Quote precisely the run of lines opening with the line containing "shoe.location = (-middle[0], -middle[1], 0.0)" and closing with the line containing "imported = [obj", and nothing else.

### Excerpted records

------------

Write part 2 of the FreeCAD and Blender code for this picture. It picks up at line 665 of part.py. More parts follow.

------------

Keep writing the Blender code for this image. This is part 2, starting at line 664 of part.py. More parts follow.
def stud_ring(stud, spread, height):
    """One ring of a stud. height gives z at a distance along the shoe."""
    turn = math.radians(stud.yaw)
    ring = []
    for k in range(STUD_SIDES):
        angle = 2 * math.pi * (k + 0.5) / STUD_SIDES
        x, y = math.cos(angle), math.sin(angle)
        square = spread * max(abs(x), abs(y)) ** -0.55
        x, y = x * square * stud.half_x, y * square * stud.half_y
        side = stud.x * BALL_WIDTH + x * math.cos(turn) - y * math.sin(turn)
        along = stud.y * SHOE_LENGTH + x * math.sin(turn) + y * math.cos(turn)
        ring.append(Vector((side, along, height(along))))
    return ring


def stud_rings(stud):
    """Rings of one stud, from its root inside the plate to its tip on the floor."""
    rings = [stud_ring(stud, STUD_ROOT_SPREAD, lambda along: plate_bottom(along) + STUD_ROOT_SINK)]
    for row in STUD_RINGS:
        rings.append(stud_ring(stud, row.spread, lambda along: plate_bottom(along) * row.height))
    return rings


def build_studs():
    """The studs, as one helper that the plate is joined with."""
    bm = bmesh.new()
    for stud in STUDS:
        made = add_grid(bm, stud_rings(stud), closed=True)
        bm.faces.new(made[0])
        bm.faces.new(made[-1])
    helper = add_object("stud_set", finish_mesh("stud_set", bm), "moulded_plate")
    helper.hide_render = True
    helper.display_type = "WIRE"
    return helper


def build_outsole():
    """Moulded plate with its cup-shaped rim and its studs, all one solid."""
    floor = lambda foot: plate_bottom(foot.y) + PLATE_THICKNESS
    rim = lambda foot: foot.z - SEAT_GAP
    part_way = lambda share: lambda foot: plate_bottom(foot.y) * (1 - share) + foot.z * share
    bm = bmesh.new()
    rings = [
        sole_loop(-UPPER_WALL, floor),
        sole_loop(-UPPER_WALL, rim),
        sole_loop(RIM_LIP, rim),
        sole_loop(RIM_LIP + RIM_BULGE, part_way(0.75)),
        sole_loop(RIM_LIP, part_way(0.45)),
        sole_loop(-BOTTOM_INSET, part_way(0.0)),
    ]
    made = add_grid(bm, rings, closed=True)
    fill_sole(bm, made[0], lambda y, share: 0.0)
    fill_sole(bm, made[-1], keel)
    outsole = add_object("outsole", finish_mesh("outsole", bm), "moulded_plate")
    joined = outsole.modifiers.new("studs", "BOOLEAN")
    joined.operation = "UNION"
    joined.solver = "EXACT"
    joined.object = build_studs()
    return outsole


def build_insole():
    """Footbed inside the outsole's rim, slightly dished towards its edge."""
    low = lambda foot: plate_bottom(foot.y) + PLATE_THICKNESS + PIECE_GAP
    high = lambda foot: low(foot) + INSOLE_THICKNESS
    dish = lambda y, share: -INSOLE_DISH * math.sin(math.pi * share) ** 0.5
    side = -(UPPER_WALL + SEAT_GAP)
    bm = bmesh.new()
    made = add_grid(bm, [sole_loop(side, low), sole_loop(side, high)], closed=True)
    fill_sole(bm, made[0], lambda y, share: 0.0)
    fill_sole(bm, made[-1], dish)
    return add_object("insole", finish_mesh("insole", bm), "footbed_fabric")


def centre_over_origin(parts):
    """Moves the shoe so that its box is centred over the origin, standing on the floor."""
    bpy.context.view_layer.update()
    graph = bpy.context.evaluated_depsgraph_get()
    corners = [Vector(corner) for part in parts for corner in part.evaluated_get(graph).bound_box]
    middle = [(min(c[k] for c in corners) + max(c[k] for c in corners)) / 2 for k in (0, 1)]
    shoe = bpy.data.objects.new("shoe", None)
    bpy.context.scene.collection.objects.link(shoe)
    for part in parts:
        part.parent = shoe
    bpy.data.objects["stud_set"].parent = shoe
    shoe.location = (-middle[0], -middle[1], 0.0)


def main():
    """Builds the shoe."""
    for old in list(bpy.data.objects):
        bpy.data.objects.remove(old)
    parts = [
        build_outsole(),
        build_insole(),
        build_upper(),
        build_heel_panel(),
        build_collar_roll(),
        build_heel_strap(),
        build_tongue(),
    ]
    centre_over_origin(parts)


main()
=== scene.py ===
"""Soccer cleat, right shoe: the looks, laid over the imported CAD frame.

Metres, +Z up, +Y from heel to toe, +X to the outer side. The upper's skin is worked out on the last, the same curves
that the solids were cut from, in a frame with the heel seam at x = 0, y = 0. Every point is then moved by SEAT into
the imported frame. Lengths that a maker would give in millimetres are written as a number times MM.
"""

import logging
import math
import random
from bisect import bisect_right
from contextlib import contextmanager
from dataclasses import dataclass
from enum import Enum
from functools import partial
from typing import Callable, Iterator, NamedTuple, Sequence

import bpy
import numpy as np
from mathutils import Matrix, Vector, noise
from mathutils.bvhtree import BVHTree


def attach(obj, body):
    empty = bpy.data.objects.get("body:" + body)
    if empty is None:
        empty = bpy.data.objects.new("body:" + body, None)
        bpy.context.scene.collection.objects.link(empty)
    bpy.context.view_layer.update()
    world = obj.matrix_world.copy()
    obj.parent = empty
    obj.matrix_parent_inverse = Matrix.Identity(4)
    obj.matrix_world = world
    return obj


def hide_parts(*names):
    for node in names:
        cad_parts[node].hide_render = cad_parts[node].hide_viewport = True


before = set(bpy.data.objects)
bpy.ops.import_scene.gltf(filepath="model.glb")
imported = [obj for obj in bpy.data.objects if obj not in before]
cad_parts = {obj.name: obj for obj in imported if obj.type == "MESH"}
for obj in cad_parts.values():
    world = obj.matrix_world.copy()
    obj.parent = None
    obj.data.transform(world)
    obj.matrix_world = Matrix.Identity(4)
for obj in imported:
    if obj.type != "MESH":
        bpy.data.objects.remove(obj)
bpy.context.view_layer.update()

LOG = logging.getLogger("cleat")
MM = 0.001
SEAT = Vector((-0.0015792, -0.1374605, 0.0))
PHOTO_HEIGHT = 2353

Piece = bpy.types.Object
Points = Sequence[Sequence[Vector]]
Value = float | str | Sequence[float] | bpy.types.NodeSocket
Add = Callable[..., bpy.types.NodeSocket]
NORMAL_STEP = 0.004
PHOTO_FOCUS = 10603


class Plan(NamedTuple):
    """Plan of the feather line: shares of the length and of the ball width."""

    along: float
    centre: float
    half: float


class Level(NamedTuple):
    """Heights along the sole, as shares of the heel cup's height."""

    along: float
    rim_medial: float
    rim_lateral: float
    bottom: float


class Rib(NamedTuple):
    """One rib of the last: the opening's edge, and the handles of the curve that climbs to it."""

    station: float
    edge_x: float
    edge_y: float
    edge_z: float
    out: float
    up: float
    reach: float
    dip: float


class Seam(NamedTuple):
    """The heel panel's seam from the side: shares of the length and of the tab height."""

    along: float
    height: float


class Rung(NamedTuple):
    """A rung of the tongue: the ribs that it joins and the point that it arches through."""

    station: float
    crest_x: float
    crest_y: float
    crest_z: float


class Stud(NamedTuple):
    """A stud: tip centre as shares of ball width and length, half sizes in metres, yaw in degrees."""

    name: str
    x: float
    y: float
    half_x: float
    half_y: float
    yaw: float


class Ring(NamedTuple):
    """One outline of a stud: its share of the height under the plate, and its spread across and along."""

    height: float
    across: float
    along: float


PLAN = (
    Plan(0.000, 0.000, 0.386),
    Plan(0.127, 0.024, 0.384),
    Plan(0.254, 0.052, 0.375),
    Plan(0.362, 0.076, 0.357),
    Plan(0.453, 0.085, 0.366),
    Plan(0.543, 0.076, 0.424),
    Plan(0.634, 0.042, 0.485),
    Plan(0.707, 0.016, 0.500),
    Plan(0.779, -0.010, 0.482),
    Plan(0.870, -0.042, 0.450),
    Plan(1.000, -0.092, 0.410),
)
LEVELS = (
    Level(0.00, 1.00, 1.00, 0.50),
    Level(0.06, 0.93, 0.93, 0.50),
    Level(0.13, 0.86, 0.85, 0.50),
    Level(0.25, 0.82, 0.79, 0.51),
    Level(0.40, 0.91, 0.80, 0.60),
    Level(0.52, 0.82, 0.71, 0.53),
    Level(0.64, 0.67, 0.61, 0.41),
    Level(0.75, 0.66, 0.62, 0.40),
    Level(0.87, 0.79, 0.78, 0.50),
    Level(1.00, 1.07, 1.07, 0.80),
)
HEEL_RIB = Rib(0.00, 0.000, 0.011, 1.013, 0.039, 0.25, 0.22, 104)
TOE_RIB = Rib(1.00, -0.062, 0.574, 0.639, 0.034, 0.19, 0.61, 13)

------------

### Correct output
    shoe.location = (-middle[0], -middle[1], 0.0)


def main():
    """Builds the shoe."""
    for old in list(bpy.data.objects):
        bpy.data.objects.remove(old)
    parts = [
        build_outsole(),
        build_insole(),
        build_upper(),
        build_heel_panel(),
        build_collar_roll(),
        build_heel_strap(),
        build_tongue(),
    ]
    centre_over_origin(parts)


main()
=== scene.py ===
"""Soccer cleat, right shoe: the looks, laid over the imported CAD frame.

Metres, +Z up, +Y from heel to toe, +X to the outer side. The upper's skin is worked out on the last, the same curves
that the solids were cut from, in a frame with the heel seam at x = 0, y = 0. Every point is then moved by SEAT into
the imported frame. Lengths that a maker would give in millimetres are written as a number times MM.
"""

import logging
import math
import random
from bisect import bisect_right
from contextlib import contextmanager
from dataclasses import dataclass
from enum import Enum
from functools import partial
from typing import Callable, Iterator, NamedTuple, Sequence

import bpy
import numpy as np
from mathutils import Matrix, Vector, noise
from mathutils.bvhtree import BVHTree


def attach(obj, body):
    empty = bpy.data.objects.get("body:" + body)
    if empty is None:
        empty = bpy.data.objects.new("body:" + body, None)
        bpy.context.scene.collection.objects.link(empty)
    bpy.context.view_layer.update()
    world = obj.matrix_world.copy()
    obj.parent = empty
    obj.matrix_parent_inverse = Matrix.Identity(4)
    obj.matrix_world = world
    return obj


def hide_parts(*names):
    for node in names:
        cad_parts[node].hide_render = cad_parts[node].hide_viewport = True


before = set(bpy.data.objects)
bpy.ops.import_scene.gltf(filepath="model.glb")
imported = [obj for obj in bpy.data.objects if obj not in before]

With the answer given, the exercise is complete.